I like the idea of pruning the generic parts of trees. Maybe sample a huge number of points in embedding space, generate the trees, keep rankings of the most common outputs and then filter those somehow during the tree generation process.
Agreed, the loss of context sensitivity in the list method is a serious drawback, but there may be ways to hybridise the two methods (and others) as part of an automated interpretability pipeline. There are plenty of SAE features where context isn’t really an issue, it’s just like “activates whenever any variant of the word ‘age’ appears”, in which case a list of tokens captures it easily (and the tree of definitions is arguably confusing matters, despite being entirely relevant the feature).
I also find myself wondering whether something like this could be extended to generate the maximally activating text for a feature. In the same way that for vision models it’s useful to see both the training-data examples that activate most strongly and synthetic max-activating examples, it would be really cool to be able to generate synthetic max-activating examples for SAE features.
In vision models it’s possible to approach this with gradient descent.
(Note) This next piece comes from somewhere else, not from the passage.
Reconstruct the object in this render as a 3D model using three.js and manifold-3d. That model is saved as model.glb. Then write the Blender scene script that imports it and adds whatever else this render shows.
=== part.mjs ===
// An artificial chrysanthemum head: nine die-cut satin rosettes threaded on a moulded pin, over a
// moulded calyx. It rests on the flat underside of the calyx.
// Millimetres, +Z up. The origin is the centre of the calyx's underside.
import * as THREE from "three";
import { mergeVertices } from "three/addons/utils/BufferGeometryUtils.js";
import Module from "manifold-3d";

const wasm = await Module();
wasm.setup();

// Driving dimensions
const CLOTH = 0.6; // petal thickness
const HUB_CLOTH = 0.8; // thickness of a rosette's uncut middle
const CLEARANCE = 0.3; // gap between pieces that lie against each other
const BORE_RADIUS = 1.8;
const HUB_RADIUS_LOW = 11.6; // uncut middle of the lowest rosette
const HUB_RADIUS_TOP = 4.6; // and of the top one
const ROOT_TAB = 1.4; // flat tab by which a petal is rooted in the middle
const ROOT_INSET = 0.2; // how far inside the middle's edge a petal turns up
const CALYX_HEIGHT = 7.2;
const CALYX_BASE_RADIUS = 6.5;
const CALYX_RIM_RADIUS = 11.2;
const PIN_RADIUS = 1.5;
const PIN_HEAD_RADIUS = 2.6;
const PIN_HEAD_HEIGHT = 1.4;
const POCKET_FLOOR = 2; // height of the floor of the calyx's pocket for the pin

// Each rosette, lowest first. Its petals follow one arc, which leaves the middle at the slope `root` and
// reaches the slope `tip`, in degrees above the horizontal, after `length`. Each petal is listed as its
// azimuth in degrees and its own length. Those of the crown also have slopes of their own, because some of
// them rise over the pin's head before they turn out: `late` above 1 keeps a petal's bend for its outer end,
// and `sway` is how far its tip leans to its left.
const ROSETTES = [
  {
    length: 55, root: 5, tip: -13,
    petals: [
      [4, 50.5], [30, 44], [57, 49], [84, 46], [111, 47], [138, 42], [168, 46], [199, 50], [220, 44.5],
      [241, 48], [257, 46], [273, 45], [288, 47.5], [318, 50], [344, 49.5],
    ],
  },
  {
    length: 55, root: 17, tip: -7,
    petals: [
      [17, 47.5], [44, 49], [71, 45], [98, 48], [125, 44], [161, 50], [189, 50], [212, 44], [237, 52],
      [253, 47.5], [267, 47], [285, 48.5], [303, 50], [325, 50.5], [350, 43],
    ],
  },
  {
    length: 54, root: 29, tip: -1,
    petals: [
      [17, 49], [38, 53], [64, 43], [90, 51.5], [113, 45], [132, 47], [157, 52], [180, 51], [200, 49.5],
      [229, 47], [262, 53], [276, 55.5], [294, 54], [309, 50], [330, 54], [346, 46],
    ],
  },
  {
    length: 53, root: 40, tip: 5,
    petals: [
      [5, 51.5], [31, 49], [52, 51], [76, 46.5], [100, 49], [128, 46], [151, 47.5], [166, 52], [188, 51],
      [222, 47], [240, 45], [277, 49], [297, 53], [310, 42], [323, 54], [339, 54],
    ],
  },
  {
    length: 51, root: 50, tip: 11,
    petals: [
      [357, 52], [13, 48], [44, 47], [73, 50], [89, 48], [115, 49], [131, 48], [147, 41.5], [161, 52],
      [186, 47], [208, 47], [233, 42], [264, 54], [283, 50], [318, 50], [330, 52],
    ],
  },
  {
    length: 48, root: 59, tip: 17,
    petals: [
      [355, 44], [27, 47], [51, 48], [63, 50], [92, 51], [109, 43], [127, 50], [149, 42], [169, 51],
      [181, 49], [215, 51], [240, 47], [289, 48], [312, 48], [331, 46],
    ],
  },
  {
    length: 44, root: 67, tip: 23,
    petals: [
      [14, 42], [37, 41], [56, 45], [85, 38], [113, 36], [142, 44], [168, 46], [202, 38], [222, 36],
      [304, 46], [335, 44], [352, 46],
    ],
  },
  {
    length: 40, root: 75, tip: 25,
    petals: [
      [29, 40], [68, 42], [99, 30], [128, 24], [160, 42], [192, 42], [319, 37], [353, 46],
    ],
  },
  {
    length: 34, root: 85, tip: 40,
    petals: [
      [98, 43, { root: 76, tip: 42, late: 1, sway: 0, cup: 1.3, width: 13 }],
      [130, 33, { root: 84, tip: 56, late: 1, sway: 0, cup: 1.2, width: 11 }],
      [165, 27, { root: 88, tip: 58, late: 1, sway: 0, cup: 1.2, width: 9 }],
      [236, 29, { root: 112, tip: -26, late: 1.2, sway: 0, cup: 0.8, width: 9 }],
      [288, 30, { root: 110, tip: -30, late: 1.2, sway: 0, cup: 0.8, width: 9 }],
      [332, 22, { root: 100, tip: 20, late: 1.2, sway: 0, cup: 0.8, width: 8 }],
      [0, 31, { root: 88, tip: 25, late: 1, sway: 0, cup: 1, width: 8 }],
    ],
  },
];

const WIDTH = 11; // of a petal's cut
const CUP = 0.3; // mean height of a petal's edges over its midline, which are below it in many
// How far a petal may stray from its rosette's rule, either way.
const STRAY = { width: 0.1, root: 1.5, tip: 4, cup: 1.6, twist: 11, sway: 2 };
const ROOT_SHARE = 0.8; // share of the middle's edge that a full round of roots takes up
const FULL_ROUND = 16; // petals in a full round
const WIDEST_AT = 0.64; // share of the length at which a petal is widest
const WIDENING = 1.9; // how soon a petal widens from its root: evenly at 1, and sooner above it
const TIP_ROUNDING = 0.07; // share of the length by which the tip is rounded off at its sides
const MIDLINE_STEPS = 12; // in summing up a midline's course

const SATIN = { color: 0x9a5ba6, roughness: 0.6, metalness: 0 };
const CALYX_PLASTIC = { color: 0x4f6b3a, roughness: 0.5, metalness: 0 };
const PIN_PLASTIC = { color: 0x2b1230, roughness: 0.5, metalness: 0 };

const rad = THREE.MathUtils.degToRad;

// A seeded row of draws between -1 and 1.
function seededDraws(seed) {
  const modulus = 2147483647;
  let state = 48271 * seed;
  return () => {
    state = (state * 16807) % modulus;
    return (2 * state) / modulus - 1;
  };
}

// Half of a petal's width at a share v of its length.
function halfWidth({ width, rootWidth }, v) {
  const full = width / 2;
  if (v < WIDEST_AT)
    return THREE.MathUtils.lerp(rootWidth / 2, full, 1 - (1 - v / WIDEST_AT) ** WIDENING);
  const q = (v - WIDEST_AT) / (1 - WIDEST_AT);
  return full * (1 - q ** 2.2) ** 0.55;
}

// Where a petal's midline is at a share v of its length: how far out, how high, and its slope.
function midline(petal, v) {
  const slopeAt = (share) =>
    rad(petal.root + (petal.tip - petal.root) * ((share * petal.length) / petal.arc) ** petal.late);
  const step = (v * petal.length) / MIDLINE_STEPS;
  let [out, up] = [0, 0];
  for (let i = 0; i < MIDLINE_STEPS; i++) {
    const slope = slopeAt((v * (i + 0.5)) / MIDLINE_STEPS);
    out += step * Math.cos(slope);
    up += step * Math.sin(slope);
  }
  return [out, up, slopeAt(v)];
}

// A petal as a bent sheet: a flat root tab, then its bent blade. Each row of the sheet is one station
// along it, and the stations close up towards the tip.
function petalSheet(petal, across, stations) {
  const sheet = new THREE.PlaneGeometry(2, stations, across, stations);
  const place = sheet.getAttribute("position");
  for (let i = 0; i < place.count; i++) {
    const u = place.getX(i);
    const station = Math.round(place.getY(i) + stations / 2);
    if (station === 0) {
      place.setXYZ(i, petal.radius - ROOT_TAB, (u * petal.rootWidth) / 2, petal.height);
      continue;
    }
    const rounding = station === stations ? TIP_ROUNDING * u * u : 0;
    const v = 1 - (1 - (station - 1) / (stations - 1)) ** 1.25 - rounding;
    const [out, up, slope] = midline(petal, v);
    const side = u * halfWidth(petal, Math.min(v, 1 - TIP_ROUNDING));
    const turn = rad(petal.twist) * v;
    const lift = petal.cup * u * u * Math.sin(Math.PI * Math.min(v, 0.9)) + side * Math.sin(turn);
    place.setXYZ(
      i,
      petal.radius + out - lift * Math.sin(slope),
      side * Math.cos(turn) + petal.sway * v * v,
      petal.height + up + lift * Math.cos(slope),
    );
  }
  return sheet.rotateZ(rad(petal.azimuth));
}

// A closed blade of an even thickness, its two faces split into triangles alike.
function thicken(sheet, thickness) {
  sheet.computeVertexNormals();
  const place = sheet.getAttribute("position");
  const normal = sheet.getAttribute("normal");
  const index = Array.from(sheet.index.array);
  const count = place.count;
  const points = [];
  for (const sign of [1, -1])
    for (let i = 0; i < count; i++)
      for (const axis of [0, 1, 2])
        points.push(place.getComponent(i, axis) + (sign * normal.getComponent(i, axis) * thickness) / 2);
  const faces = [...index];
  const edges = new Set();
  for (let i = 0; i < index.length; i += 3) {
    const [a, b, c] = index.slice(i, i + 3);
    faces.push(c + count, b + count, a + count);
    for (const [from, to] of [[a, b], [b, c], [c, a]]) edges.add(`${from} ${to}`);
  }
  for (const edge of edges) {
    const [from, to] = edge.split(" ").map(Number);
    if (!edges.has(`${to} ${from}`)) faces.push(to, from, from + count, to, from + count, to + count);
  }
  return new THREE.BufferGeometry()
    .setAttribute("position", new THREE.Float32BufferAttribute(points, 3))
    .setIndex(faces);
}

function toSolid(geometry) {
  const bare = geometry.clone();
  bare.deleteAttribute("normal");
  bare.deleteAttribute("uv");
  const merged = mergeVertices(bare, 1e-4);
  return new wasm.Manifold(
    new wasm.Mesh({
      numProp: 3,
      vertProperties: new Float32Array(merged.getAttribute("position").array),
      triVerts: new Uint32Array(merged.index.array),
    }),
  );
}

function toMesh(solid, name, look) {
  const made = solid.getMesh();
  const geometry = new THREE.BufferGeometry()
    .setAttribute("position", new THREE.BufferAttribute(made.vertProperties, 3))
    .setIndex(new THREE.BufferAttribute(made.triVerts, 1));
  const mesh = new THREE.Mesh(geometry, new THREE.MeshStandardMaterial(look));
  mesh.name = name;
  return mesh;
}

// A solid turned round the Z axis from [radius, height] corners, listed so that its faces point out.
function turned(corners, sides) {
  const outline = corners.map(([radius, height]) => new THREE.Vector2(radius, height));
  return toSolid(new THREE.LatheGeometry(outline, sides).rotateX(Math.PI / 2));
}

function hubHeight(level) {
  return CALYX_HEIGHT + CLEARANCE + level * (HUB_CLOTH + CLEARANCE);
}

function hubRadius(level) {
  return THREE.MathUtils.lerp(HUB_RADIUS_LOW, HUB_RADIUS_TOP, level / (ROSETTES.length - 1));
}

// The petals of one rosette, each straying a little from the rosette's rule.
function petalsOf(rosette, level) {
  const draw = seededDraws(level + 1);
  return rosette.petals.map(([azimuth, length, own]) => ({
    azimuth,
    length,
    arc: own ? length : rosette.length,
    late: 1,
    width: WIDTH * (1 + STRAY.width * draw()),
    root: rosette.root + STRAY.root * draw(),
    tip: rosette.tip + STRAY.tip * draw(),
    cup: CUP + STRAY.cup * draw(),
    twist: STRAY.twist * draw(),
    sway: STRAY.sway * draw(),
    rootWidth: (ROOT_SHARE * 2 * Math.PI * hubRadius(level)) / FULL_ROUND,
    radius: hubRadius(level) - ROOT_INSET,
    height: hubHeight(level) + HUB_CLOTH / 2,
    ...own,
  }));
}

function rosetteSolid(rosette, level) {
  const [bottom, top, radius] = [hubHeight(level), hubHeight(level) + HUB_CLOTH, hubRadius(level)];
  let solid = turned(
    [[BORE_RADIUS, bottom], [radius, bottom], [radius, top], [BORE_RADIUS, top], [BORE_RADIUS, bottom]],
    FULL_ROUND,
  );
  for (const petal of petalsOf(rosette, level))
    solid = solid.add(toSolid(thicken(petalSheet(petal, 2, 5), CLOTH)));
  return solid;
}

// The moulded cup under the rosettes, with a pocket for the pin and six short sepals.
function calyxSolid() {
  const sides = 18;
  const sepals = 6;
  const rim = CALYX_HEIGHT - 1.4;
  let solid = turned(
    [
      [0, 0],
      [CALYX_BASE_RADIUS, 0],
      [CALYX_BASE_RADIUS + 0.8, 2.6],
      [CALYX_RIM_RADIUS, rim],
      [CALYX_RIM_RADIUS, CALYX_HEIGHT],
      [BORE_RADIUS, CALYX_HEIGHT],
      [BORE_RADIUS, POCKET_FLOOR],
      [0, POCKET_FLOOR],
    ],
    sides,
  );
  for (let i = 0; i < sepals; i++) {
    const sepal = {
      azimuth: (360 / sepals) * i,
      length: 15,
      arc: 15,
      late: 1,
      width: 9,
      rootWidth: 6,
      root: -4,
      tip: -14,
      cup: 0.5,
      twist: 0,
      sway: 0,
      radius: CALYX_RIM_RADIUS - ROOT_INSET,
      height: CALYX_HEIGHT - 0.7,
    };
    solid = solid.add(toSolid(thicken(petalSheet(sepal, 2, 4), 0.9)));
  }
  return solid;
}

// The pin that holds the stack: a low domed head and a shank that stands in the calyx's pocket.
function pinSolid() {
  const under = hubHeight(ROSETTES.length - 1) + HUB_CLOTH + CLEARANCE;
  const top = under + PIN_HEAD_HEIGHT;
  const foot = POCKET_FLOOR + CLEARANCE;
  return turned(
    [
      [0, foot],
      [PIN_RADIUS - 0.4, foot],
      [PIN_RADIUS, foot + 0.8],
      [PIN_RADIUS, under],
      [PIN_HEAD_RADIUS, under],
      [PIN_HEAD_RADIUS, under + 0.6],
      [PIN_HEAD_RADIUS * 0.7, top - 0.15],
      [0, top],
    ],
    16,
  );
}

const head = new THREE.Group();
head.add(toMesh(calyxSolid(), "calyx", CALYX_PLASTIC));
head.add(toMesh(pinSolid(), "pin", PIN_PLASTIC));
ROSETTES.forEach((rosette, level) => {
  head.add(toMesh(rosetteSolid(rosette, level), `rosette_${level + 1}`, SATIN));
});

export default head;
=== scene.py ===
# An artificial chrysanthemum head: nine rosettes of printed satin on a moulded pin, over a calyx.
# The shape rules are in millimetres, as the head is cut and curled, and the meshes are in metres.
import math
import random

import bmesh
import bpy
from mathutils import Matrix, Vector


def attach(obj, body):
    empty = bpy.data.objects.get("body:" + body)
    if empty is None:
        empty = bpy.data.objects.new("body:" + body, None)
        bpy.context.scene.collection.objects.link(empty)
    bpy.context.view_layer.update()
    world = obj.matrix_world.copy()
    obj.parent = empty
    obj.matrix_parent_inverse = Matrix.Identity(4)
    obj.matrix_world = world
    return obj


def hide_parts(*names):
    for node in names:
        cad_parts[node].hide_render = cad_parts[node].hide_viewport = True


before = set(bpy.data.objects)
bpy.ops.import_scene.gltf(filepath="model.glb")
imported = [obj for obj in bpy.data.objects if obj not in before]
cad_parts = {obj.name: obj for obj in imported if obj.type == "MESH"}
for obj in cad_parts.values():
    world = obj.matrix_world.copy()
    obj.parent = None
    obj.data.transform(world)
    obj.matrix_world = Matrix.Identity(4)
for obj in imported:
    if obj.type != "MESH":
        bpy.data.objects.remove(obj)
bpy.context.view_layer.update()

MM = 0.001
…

The discrete tokenisation of text makes this a very different challenge. I suspect Jessica Rumbelow would have some insights here.
My main insight from all this is that we should be thinking in terms of taxonomisation of features. Some are very token-specific, others are more nuanced and context-specific (in a variety of ways). The challenge of finding maximally activating text samples might be very different from one category of features to another.
Joseph and Johnny did some interesting work on this in ‘Understanding SAE Features with the Logit Lens’, taxonomizing features as partition features vs suppression features vs prediction features, and using summary statistics to distinguish them.